Natalynne DeLapp, executive director of the Environmental Protection Information Center, thanked CCVH for bringing more people into the conversation on this topic, but she agreed with Ehresman that the group’s process hasn’t been genuinely inclusive or public. And she objected specifically to the proposal to allow marijuana cultivation on TPZ land.

And Scott Greacen, executive director of Friends of the Eel River, said the presentation reminded him of the saying, “Though madness can put on the mask of sanity, madness it remains.” Pointing to the environmental devastation in local watersheds such as Salmon Creek (“there are no salmon”), China Creek and Sproul Creek, Greacen said that while the drought has certainly contributed, “as we all know, the combination of water diversions and sediment inputs has accelerating these harms, pushing these fish over edge.” Of the proposed ordinance Greacen said, “This is deeply irresponsible.”

Several members of the public also spoke on the issue, and all expressed skepticism of CCVH’s proposal and intentions. 

When the matter was brought back to the board, Fennell encouraged any member of the public who might make comments on CCVH’s ordinance to also send those comments to the board, since the county is proceeding on a separate track. 

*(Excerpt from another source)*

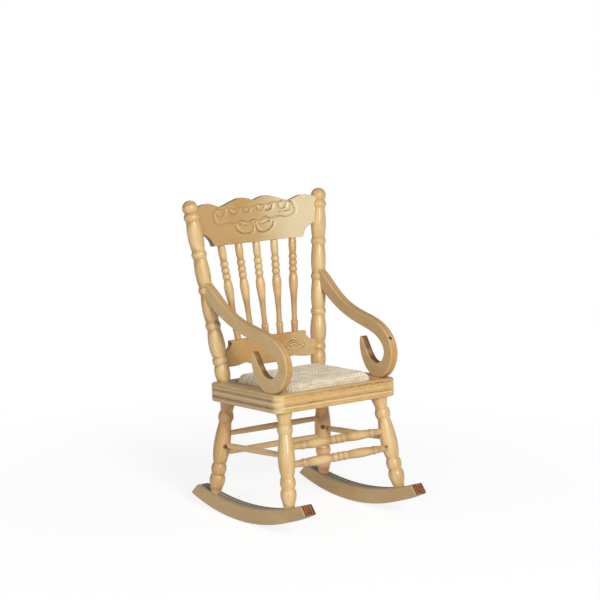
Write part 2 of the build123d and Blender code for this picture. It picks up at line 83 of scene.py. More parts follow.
# ----- Rockers ----------------------------------------------------------------------------------
# Each rocker is sawn from ply, so its sides show the face veneer's grain, and its top, underside
# and ends show the five plies as stripes, with dark glue between them and stained end grain.
class Tone:
    """A value in a finish. Operators on it add Math nodes, and node() adds any other node."""

    def __init__(self, tree, socket=None):
        self.tree, self.socket = tree, socket

    def node(self, kind, settings={}, inputs={}, output=0):
        """Adds a node: settings first, then the values or links of its sockets."""
        made = self.tree.nodes.new("ShaderNode" + kind)
        for name, value in settings.items():
            if name == "stops":
                ramp = made.color_ramp.elements
                for number, (place, colour) in enumerate(value):
                    stop = ramp[number] if number < 2 else ramp.new(place)
                    stop.position, stop.color = place, colour
            else:
                setattr(made, name, value)
        for name, value in inputs.items():
            if isinstance(value, Tone):
                self.tree.links.new(value.socket, made.inputs[name])
            else:
                made.inputs[name].default_value = value
        return Tone(self.tree, made.outputs[output])

    def maths(self, operation, *others):
        return self.node("Math", {"operation": operation}, dict(enumerate([self, *others])))

    def __add__(self, other):
        return self.maths("ADD", other)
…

First District Supervisor Rex Bohn told Bruner, “I think you guys got a long way to go.” Still, he thanked the group for opening the conversation.

Fourth District Supervisor Virginia Bass encouraged the group to make public all comments it receives.

And Fifth District Supervisor Ryan Sundberg sought to soften some of the impact of the public critiques. “I found you to be very genuine and open,” he said of Bruner and CCVH more generally.

None of the supervisors, however, suggested that they’re willing to adopt the proposed ordinance.

“I think you’ve made an excellent stab at it,” Sundberg said.